_Problem to work on:_
Only the lines from the start of the entries through the line with "x), self.multiply(y, y)))" are wanted; please output them exactly.

###

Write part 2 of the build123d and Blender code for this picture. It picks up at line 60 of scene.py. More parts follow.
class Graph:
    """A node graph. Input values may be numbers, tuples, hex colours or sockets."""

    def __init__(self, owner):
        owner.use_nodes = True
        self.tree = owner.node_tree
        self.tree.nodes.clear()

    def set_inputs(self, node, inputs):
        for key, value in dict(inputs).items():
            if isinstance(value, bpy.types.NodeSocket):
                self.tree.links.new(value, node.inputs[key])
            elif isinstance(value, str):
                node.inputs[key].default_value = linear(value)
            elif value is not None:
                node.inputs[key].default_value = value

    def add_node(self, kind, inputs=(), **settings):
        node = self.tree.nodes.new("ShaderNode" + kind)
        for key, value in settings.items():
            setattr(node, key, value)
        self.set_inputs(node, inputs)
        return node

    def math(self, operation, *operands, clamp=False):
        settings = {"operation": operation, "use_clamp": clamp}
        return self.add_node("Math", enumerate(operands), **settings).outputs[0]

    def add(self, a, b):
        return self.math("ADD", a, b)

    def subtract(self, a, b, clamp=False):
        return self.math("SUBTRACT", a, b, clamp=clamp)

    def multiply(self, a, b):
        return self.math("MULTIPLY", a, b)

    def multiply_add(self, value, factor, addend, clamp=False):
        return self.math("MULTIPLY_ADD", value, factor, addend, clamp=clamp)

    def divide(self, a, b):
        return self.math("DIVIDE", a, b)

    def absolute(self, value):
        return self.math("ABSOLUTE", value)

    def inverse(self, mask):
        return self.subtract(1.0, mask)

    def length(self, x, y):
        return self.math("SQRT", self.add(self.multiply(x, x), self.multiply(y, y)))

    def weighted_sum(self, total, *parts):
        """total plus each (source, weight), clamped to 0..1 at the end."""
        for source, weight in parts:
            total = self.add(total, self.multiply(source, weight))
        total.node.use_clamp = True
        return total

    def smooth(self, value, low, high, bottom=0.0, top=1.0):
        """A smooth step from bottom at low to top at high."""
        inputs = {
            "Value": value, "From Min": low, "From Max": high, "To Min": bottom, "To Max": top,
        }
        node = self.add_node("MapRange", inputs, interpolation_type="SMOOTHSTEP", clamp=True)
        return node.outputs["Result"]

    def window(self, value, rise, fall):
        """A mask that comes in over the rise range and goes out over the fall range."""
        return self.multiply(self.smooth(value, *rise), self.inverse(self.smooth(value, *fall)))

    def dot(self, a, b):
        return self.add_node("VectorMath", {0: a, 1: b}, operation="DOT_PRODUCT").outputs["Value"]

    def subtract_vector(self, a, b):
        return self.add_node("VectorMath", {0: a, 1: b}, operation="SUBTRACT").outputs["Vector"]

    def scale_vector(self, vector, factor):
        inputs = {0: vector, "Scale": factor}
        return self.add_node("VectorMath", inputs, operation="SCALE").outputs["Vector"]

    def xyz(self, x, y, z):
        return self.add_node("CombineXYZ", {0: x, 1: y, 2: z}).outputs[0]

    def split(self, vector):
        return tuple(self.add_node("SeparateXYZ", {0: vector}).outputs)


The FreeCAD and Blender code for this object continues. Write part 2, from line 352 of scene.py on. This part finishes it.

###

_Expected answer:_
Write part 2 of the build123d and Blender code for this picture. It picks up at line 60 of scene.py. More parts follow.
class Graph:
    """A node graph. Input values may be numbers, tuples, hex colours or sockets."""

    def __init__(self, owner):
        owner.use_nodes = True
        self.tree = owner.node_tree
        self.tree.nodes.clear()

    def set_inputs(self, node, inputs):
        for key, value in dict(inputs).items():
            if isinstance(value, bpy.types.NodeSocket):
                self.tree.links.new(value, node.inputs[key])
            elif isinstance(value, str):
                node.inputs[key].default_value = linear(value)
            elif value is not None:
                node.inputs[key].default_value = value

    def add_node(self, kind, inputs=(), **settings):
        node = self.tree.nodes.new("ShaderNode" + kind)
        for key, value in settings.items():
            setattr(node, key, value)
        self.set_inputs(node, inputs)
        return node

    def math(self, operation, *operands, clamp=False):
        settings = {"operation": operation, "use_clamp": clamp}
        return self.add_node("Math", enumerate(operands), **settings).outputs[0]

    def add(self, a, b):
        return self.math("ADD", a, b)

    def subtract(self, a, b, clamp=False):
        return self.math("SUBTRACT", a, b, clamp=clamp)

    def multiply(self, a, b):
        return self.math("MULTIPLY", a, b)

    def multiply_add(self, value, factor, addend, clamp=False):
        return self.math("MULTIPLY_ADD", value, factor, addend, clamp=clamp)

    def divide(self, a, b):
        return self.math("DIVIDE", a, b)

    def absolute(self, value):
        return self.math("ABSOLUTE", value)

    def inverse(self, mask):
        return self.subtract(1.0, mask)

    def length(self, x, y):
        return self.math("SQRT", self.add(self.multiply(x, x), self.multiply(y, y)))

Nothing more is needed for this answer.